А Зиновий рано начал задаваться этим вопросом. Еще в школе спрашивал отца Дамиана, к которому питал большое уважение. «На все воля божья», — отвечал отец Дамиан. Почему именно такова воля божья, Зиновий спрашивать не стал: откуда отцу Дамиану знать, что у бога на уме? Когда сбежал из «Двух Харитонов» и стал самостоятельно работать, приохотился читать газеты в чайных и трактирах. Чаще всего «Московский листок», он почему-то имелся в каждом трактире, а иногда «Русский листок».

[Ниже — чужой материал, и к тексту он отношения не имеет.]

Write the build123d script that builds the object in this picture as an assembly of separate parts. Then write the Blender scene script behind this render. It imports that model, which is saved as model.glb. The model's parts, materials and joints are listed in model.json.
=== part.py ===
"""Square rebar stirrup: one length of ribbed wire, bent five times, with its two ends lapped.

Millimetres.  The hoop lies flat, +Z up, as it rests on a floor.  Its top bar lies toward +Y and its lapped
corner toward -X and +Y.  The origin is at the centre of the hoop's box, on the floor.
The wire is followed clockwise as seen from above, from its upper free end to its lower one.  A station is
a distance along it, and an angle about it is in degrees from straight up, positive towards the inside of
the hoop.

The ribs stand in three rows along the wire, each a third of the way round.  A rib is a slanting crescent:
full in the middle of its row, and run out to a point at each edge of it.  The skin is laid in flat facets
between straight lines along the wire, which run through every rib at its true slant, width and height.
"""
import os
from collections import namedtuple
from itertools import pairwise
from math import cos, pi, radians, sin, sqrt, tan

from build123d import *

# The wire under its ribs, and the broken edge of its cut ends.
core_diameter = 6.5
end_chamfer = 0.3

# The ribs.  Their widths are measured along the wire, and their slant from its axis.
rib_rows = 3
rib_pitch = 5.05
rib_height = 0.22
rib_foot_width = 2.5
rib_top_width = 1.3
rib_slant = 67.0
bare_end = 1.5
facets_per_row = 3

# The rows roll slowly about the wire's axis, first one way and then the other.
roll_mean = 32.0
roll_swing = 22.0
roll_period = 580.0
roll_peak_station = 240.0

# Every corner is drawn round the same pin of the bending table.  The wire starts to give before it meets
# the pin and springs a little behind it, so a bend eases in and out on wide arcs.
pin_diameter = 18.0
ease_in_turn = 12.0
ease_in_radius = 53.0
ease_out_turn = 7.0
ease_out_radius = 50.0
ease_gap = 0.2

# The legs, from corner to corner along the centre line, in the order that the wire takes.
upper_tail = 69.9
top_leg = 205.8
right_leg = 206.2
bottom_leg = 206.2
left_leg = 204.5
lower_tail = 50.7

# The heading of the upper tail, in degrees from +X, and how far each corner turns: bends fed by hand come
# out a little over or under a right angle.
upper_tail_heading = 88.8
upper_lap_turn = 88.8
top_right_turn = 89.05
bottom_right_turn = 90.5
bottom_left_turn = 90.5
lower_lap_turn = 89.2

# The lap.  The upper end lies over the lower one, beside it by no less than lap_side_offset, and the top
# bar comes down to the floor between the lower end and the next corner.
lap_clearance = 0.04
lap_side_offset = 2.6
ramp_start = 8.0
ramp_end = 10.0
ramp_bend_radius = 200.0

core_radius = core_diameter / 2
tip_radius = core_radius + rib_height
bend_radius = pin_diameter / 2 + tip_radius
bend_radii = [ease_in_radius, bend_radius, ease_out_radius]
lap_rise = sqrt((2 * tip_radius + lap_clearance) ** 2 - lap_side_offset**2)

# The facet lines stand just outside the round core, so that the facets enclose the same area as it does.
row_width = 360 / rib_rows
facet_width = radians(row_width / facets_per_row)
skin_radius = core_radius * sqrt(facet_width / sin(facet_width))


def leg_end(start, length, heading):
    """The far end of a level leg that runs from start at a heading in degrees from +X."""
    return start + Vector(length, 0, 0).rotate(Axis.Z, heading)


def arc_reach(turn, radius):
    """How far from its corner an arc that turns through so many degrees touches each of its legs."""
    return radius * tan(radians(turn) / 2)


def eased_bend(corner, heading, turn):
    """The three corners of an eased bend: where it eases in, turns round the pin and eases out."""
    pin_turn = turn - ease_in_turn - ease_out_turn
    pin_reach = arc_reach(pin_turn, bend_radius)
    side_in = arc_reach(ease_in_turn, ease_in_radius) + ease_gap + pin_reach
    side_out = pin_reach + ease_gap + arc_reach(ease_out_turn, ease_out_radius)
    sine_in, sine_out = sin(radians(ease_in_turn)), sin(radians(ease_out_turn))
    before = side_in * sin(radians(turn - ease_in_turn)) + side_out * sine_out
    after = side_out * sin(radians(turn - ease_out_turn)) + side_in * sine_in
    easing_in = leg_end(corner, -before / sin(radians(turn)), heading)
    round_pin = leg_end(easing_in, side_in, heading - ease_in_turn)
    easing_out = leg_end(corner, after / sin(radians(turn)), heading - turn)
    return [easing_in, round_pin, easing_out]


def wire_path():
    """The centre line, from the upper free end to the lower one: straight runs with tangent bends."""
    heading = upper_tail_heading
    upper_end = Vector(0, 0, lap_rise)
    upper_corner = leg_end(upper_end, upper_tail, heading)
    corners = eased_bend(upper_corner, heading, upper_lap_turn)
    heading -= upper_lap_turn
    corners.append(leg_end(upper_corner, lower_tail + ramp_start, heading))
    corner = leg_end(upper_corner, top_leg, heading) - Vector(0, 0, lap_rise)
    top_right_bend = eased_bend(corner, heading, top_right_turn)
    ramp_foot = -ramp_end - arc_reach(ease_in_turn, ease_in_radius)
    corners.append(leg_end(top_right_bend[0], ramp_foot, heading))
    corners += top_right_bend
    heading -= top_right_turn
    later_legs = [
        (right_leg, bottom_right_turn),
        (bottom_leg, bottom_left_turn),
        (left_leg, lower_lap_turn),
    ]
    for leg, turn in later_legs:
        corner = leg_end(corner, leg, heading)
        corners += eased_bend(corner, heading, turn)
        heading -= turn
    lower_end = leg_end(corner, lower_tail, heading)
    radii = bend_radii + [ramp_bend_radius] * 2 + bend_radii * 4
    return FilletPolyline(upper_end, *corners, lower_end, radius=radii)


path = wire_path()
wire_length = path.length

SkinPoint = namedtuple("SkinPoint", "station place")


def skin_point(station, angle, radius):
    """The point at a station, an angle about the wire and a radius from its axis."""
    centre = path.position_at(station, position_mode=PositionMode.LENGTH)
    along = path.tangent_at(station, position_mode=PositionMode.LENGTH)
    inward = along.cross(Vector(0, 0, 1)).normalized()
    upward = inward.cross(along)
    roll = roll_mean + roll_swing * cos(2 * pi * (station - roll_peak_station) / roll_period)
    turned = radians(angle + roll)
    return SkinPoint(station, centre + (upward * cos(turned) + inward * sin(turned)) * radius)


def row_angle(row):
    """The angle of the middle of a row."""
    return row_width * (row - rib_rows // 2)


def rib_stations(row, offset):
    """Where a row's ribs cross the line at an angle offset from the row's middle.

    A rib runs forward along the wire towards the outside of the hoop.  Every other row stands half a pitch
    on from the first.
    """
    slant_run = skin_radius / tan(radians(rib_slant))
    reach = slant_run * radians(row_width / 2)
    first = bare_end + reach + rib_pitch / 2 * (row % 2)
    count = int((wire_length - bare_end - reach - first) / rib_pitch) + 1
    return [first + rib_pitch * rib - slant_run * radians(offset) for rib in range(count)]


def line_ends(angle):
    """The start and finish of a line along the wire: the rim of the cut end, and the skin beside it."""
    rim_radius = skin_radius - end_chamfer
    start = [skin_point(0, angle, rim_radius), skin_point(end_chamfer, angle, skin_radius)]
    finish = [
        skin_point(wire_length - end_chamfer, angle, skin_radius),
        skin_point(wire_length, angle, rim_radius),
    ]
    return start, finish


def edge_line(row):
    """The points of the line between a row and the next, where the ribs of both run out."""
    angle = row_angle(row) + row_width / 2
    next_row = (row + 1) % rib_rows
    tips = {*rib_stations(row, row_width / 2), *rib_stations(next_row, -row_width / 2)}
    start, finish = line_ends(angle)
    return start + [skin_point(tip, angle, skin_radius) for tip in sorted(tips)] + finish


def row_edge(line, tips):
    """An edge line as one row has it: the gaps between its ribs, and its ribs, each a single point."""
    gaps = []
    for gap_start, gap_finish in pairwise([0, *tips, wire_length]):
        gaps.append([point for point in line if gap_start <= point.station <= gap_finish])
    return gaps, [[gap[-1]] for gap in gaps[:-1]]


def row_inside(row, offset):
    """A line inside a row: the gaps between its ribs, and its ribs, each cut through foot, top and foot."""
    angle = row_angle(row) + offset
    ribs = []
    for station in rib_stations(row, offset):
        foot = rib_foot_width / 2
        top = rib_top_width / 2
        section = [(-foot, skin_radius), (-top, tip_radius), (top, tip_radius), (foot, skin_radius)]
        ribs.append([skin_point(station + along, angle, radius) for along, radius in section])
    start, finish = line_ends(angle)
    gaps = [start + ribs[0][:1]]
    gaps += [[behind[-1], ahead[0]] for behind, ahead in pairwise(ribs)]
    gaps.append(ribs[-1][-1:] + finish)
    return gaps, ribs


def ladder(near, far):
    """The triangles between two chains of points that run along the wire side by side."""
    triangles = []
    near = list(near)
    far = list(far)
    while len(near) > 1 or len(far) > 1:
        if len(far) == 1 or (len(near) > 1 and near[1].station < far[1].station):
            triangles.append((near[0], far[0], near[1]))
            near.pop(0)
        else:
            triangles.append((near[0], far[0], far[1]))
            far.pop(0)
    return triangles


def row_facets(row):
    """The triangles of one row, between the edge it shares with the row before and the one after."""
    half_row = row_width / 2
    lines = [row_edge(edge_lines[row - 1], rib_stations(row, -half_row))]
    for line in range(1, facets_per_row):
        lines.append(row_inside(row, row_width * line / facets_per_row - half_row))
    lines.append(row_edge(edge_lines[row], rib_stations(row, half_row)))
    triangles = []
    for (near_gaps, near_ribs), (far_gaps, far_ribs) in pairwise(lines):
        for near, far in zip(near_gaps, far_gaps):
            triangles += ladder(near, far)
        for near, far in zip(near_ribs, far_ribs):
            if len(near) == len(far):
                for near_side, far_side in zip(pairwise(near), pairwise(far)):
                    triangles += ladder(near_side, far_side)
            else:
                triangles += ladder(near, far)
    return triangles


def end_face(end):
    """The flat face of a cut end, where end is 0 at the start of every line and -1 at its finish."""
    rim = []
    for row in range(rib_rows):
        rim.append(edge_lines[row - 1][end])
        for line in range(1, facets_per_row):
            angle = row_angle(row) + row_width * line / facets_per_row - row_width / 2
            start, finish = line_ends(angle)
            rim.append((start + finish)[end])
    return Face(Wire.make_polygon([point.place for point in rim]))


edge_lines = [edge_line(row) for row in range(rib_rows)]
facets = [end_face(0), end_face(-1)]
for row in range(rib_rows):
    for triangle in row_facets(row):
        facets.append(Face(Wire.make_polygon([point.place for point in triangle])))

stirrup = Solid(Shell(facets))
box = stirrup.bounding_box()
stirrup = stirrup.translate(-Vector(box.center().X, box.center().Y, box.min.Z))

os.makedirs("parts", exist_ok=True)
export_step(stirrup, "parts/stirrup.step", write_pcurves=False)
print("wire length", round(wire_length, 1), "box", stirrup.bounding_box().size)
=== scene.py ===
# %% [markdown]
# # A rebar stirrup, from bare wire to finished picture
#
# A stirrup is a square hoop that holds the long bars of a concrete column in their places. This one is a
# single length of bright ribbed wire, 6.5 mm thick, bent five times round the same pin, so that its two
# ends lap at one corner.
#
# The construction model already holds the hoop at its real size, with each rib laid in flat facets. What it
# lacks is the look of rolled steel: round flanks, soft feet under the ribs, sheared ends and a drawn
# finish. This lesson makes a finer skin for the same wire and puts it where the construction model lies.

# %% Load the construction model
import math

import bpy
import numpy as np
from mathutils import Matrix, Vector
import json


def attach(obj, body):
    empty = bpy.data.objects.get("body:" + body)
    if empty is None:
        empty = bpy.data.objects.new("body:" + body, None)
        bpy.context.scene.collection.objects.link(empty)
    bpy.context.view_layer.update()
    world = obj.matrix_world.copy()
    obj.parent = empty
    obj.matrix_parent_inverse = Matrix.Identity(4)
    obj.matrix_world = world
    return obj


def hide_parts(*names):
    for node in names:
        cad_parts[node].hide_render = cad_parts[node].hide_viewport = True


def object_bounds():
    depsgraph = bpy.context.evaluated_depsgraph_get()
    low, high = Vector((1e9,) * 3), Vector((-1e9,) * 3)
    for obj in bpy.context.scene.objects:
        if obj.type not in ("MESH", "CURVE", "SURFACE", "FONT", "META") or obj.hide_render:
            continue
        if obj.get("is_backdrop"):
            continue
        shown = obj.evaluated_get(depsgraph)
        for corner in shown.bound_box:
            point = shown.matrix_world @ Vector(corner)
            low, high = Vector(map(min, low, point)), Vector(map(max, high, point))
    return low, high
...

Оба эти издания мало чем, кроме формата и заголовочных шрифтов, отличались одно от другого. Пробавлялись, главным образом, репортажами о городских происшествиях и хроникой светской жизни. Искать в них вразумительного ответа на серьезные вопросы жизни было нелепо.
А вот книжка Никиты Голодного давала ответ, ясный и недвусмысленный: всякая собственность — кража. Богатый потому богат, что обокрал сотню, а то и тысячу бедных. Один ест за сто человек, другой голодает…
Теперь каждый толстый стал противен Зиновию. И даже на хорошо ему знакомого извозчика Маркелова, часто отогревавшегося в трактире у Курского вокзала, смотрел зверем, потому что был Маркелов до безобразия толст, с короткой шеей, жирные складки которой грудились на вороте кучерской поддевки.